People who cannot love a child not born from their body should not adopt. No amount of shame or chastising will make those people feel differently, and they should not feel guilt or pressure. Should they feel guilty and adopt from those feelings, it only stands to be a detriment to the family and the child entering the family. They will always subconsciously hold a grudge towards the child, and it really is just a bad idea all around.
Those who cannot accept special needs should not adopt. I have read pretty much everything I can about adoption, and everything states that there are possibilities of emotional issues in every adoption. They could be so mild that they do not raise much concern, or they could be incredibly severe. This is truly something to take into consideration.

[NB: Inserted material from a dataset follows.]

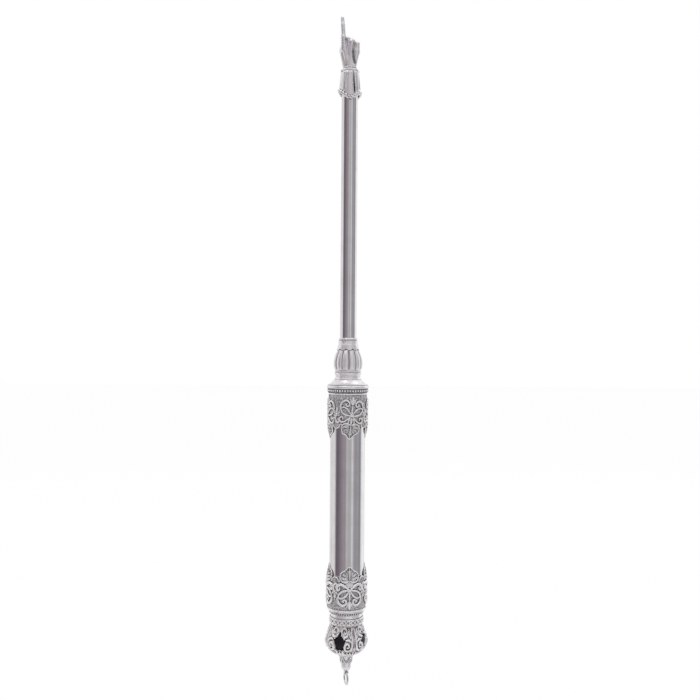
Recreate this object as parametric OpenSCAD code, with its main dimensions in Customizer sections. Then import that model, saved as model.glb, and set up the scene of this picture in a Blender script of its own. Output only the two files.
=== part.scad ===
// Torah pointer: a hand on a slim shaft, a gadrooned bulb, a round handle between
// two ornamented collars, and an openwork crown with a finial and a hanging ring.
// The shaft axis is Z, the pointing finger is up, and the origin is the handle's middle.

/* [Handle] */
// Outer radius of the plain handle tube
handle_r = 6.9; // [5.7:0.1:8.6]
// Length of the handle tube, end to end
handle_len = 86; // [64:0.5:120]
// Wall of the handle tube
handle_wall = 0.5; // [0.3:0.05:0.8]

/* [Collars] */
// Sheet thickness of each collar
collar_wall = 0.5; // [0.3:0.05:0.8]
// Gap between the handle tube and the collar sheet
collar_gap = 0.25; // [0.1:0.05:0.5]
// How far each collar's rim sits in from the end of the handle tube
collar_inset = 0.8; // [0.4:0.1:1.5]
// Height of the collar sheet from its rim to the notches of its edge
sheet_h = 11.2; // [10:0.1:15]
// Distance from the collar's rim to the knot of its ornament
knot_drop = 8; // [7.6:0.1:9]
// Height of the applied ornament over the sheet
relief = 0.65; // [0.3:0.05:1]
// Turn of the upper collar about the shaft
upper_turn = 12; // [0:1:89]
// Turn of the lower collar about the shaft
lower_turn = 9; // [0:1:89]
// Lean of the upper collar's ornament
upper_lean = 5; // [-8:0.5:8]

/* [Shoulder] */
// Height of the bead on each rim's edge
bead_depth = 0.35; // [0.2:0.05:0.5]
// Number of beads in the upper bead row
bead_count = 44; // [30:1:60]
// How far the upper rim stands out past the collar
rim_overhang = 0.75; // [0.5:0.05:2]
// Thickness of the upper rim
rim_h = 1.4; // [1:0.1:2.5]
// Height of the flared cap
cap_h = 2.2; // [1.6:0.1:4]
// Radius of the neck on top of the flared cap
neck_r = 5.1; // [4.4:0.1:6]
// Height of the neck collar
neck_h = 3; // [2:0.1:5]

/* [Bulb] */
// Largest radius of the gadrooned bulb
bulb_r = 5.75; // [5.3:0.05:7]
// Height of the gadrooned bulb
bulb_h = 9; // [7:0.1:13]
// Number of lobes around the bulb
lobe_count = 12; // [8:1:16]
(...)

Fetal alcohol syndrome and effects can be present in a child and there is no way of knowing. It is a spectrum disorder that can show very few signs at birth but a lot of signs in adolescence. This is something to be aware of, educated about, and okay with.
Adoption is amazing. It truly is a gift to be part of another person’s life, to help guide and teach them. There is a lot of work with adoptive parenting (and regular parenting for that matter). Most of my work is making sure that we are doing everything we can to help our kids have the best future, and how their adoptions could impact what we need to do to make that happen.
To me it seems irresponsible to say that everyone should adopt. That kind of thinking is a setup for disappointment and heartache. I do believe we are called to take care of the orphans and widows. However, taking care of them does not mean adoption. It could mean funding an adoptive family, praying for the child who needs a home, raising awareness of the orphan crisis, supporting an orphanage, participating in a Big Brother/Big Sister program to help those kids who might not have parents that are able to be involved in their life (orphaned by circumstance), heading up a church outreach to the local youth, etc.
Not everyone should adopt a child. Adoption is wonderful, it is a blessing, but it is about the children. Only those who can see that it is absolutely 100% about the children should consider adoption, because those who know that, will stop at nothing to help the children they bring home.